A given 100-amino acid protein can take up to 1047 different conformations; however, a protein assumes exactly the same shape every time. In the 1960s, it was already concluded that a protein’s 3D structure is entirely governed by the sequence of amino acids in the protein.
That led us to the challenge: to be able to predict the protein structure based on a known amino acid sequence. The task was so relevant that the Critical Assessment of Protein Structure Prediction (CASP) project was created in 1994. Solving the prediction problem proved incredibly difficult, taking almost 25 years for a significant breakthrough: an improvement in accuracy from 40% to 60% achieved by AlphaFold, an AI software by Google DeepMind.
Only a couple years later, AlphaFold2 was already performing almost as well as X-ray crystallography, a true milestone. It was Demis Hassabis and John M. Jumper who made it happen. What’s more, they inmmediately calculated the structure of ca. 200 million of the proteins that researchers have so far discovered when mapping Earth’s organisms.
Still and all, the structure prediction problem can also be formulated in another way; that is, what amino acid sequence do you need to obtain a certain folding pattern? We are talking here about protein design, when a target structure is envisaged, and possible sequences are identified by computational methods. Here enters David Baker, also a keen participant in CASP, who has successfully built new-to-nature proteins with his software Rosetta. With a specific purpose in mind, he can design a completely new protein and make it function as desired!
Such a leap in protein biology would not have been possible without the previous efforts from structural biologists in providing all the experimentally determined structures that have gone into the Protein Data Bank.
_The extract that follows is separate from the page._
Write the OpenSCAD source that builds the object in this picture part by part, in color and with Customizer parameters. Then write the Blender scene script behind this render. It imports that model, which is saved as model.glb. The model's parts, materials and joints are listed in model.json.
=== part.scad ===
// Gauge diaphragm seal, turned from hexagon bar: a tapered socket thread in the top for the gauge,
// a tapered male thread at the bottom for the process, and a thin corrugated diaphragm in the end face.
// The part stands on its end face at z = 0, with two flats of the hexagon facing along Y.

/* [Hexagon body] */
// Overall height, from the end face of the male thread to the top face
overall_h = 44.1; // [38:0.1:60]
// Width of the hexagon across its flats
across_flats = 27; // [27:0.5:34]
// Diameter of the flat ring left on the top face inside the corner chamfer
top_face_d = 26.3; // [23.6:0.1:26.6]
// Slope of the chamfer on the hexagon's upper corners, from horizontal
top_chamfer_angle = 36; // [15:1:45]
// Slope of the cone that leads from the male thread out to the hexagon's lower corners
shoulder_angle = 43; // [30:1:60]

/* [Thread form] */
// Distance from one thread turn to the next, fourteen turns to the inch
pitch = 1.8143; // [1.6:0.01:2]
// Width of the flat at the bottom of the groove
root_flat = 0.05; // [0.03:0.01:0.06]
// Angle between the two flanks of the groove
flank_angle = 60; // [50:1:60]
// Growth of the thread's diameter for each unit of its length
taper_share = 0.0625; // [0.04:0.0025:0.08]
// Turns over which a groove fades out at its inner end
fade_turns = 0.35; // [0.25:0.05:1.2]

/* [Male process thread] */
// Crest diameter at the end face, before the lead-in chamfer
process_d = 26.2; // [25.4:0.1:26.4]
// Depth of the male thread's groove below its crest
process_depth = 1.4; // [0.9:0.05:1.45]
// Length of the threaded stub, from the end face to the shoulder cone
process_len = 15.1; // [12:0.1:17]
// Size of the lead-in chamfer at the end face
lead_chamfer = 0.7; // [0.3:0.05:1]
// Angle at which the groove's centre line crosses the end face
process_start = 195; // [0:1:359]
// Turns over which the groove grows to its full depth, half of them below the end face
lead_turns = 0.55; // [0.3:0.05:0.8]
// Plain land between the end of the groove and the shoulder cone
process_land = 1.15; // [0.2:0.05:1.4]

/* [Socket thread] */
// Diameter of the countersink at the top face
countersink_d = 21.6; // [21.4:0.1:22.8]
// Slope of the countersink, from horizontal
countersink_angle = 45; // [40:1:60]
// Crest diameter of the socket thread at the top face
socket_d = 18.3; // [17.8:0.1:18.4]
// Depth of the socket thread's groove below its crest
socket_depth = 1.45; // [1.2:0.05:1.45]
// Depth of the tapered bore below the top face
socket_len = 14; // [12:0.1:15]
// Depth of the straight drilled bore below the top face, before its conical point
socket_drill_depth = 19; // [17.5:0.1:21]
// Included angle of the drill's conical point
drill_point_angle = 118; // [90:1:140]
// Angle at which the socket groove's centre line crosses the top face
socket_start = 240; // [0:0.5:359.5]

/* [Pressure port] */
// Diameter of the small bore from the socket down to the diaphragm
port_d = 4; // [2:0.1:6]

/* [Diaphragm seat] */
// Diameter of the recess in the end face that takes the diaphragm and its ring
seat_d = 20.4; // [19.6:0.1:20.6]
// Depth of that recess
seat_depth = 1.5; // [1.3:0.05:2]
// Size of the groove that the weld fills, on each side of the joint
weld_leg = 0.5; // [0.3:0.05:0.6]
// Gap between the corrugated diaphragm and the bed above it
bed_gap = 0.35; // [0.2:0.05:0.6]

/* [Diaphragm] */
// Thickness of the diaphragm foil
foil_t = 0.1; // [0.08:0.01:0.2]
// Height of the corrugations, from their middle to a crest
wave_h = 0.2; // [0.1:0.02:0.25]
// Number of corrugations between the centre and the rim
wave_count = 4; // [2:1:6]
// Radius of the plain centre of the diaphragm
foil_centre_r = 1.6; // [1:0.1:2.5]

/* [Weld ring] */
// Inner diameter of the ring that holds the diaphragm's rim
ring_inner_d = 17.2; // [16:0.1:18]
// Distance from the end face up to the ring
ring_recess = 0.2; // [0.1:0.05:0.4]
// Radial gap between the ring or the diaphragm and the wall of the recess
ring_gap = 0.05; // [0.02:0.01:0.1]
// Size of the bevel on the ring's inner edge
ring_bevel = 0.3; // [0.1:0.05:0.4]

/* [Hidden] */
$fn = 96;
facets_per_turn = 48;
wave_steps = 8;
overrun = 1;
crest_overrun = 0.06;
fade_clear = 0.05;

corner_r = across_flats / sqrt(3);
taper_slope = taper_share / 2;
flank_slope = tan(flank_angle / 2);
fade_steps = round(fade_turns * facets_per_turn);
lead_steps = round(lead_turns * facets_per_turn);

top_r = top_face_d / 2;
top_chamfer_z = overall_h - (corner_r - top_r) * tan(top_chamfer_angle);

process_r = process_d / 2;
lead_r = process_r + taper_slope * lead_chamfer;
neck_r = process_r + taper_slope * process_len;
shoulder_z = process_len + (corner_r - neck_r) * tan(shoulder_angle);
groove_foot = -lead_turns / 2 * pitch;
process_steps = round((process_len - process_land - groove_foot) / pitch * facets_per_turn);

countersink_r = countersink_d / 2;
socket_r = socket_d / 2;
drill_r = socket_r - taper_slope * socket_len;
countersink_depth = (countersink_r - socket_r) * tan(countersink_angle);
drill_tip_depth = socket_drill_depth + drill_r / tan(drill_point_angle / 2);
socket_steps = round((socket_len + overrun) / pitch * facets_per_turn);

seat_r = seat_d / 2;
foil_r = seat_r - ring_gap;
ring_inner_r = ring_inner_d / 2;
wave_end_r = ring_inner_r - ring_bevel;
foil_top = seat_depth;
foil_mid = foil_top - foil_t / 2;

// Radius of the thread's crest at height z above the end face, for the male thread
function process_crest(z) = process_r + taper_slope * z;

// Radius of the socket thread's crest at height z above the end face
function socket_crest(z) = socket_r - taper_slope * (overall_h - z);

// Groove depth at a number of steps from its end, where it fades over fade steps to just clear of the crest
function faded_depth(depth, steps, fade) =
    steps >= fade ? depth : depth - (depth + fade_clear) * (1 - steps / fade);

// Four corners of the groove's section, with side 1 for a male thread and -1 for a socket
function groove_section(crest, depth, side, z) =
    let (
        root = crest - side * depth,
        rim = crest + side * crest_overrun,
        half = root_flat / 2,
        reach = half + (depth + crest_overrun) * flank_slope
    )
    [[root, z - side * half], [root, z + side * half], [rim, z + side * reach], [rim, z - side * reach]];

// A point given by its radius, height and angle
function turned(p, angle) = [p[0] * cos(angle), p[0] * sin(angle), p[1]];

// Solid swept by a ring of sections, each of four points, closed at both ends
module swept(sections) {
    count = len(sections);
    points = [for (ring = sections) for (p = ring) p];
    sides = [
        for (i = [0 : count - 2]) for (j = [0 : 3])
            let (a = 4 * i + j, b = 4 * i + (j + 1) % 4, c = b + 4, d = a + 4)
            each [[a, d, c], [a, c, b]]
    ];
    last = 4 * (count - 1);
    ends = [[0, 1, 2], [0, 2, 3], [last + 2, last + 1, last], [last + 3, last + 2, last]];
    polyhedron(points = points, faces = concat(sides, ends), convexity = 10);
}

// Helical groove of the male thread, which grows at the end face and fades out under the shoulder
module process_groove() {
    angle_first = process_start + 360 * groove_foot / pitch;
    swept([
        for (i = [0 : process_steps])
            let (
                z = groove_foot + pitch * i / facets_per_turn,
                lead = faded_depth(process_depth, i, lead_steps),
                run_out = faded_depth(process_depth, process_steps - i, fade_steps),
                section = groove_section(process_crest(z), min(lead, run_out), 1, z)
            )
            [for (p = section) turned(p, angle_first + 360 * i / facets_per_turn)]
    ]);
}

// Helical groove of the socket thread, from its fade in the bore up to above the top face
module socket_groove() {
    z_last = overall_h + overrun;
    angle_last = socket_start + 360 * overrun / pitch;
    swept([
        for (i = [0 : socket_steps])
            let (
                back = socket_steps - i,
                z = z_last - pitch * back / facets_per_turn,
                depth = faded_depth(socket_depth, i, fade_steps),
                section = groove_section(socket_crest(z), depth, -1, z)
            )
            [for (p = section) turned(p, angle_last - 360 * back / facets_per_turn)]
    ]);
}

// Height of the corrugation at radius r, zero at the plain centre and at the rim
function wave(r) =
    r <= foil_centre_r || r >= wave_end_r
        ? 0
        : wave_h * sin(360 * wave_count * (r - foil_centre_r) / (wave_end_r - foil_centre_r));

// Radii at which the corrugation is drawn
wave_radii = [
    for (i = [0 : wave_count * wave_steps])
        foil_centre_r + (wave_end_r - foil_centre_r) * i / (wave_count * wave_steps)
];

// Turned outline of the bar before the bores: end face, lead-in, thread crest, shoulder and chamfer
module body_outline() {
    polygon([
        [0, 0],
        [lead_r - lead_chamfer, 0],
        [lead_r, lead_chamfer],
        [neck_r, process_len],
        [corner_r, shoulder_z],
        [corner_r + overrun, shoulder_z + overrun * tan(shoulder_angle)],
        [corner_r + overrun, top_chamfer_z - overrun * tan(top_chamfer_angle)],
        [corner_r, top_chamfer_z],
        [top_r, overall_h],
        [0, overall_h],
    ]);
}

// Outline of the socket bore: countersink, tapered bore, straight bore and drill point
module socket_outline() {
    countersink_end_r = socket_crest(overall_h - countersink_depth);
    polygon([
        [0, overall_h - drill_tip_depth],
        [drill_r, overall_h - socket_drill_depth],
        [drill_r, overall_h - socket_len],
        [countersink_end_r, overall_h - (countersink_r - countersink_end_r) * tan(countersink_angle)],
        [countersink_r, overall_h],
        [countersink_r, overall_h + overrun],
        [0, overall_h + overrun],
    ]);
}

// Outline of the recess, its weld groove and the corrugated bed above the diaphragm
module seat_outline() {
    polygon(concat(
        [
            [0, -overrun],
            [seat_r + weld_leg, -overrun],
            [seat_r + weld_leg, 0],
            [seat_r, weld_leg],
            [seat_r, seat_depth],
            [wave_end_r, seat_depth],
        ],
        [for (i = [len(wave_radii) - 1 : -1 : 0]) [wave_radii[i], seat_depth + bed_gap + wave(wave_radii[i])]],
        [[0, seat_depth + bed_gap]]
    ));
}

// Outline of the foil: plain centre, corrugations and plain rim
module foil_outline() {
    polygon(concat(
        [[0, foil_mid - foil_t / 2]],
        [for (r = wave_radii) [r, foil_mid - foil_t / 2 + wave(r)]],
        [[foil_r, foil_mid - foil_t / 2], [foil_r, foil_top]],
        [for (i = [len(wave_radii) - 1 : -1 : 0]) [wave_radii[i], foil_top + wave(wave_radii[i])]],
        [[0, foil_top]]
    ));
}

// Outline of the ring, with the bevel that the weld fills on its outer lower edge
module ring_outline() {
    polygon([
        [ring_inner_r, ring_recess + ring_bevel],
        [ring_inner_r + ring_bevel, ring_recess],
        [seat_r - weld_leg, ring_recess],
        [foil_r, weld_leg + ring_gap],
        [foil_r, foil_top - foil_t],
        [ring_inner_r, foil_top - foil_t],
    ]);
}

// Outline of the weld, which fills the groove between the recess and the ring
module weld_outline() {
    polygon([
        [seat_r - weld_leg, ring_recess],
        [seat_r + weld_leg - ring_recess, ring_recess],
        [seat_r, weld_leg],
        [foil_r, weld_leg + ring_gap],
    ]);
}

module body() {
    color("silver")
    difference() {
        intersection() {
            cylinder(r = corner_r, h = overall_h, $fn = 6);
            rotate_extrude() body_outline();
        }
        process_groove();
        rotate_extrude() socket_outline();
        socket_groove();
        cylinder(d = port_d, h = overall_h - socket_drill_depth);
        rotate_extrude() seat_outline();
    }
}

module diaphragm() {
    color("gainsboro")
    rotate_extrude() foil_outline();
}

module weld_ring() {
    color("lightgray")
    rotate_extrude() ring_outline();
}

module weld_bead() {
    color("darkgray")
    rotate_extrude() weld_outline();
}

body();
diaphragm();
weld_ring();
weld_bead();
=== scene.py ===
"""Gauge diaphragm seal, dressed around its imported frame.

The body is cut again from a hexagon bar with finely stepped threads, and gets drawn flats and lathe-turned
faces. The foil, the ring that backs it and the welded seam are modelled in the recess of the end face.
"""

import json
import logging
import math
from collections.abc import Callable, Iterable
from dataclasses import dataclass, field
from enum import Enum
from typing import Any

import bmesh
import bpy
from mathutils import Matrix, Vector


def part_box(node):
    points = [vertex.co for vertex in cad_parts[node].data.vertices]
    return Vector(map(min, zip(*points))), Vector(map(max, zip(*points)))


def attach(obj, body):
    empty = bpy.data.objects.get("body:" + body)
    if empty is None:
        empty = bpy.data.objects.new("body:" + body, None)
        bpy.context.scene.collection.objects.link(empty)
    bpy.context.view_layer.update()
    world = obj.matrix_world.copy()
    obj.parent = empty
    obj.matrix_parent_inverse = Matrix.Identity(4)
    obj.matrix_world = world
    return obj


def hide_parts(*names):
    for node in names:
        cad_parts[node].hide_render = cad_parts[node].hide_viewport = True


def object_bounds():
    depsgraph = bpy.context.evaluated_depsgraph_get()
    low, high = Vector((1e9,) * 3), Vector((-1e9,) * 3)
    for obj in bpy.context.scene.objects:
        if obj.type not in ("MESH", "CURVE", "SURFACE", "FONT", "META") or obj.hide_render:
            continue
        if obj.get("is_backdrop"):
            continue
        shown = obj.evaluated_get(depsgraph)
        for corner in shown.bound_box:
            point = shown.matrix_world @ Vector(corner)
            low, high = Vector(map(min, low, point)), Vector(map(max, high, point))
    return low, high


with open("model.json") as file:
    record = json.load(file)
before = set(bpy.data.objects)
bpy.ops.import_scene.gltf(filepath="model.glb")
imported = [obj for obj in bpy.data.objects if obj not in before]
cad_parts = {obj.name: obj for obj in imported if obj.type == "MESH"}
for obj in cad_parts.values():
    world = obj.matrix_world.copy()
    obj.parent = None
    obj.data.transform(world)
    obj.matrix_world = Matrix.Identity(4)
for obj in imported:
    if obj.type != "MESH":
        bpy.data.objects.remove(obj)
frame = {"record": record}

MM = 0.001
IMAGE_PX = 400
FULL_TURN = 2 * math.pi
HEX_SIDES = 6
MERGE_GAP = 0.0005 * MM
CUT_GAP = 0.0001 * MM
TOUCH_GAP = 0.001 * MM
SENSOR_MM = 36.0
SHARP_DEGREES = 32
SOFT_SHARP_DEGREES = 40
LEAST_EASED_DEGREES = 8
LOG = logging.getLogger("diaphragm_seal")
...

Both AlphaFold2 and Rosetta have also been made available to the public, a testament on the importance of sharing scientific data to truly push the boundaries of scientific knowledge.
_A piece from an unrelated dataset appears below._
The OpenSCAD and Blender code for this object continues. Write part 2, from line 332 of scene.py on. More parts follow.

Most monomeric protein structures can now be predicted with high fidelity, and large databases of hundreds of millions of structures have thus been created, with huge impact on biochemical and biological research. Likewise, completely new protein structures, not found in nature, can now be created by computational design and used in various biotechnological and biomedical applications.
For those working in drug discovery, AlphaFold2 is a well-known technology already embedded in the search for new small molecules. The impressive accuracy of AI methods to compile 3D structures has made protein targets more accessible to the drug design process. The impact on the fields of medicinal chemistry and chemical biology is enormous: from target selection and validation to accelerated structure determination and improved in-silico screening. Better designs of New Chemical Entities and faster property optimization, with the potential to afford greater numbers of good lead compounds to feed the pre-clinical stages of discovery programs and subsequently lead to better medicines.
And it doesn’t stop here, AlphaFold3 was presented a few months ago, with not only improved accuracy in protein-ligand interaction; it is now able to tackle biomolecular interactions of more complex structures containing proteins, DNA, RNA and more.
Once again, congratulations to Hassabis, Jumper and Baker, a very well deserved prize!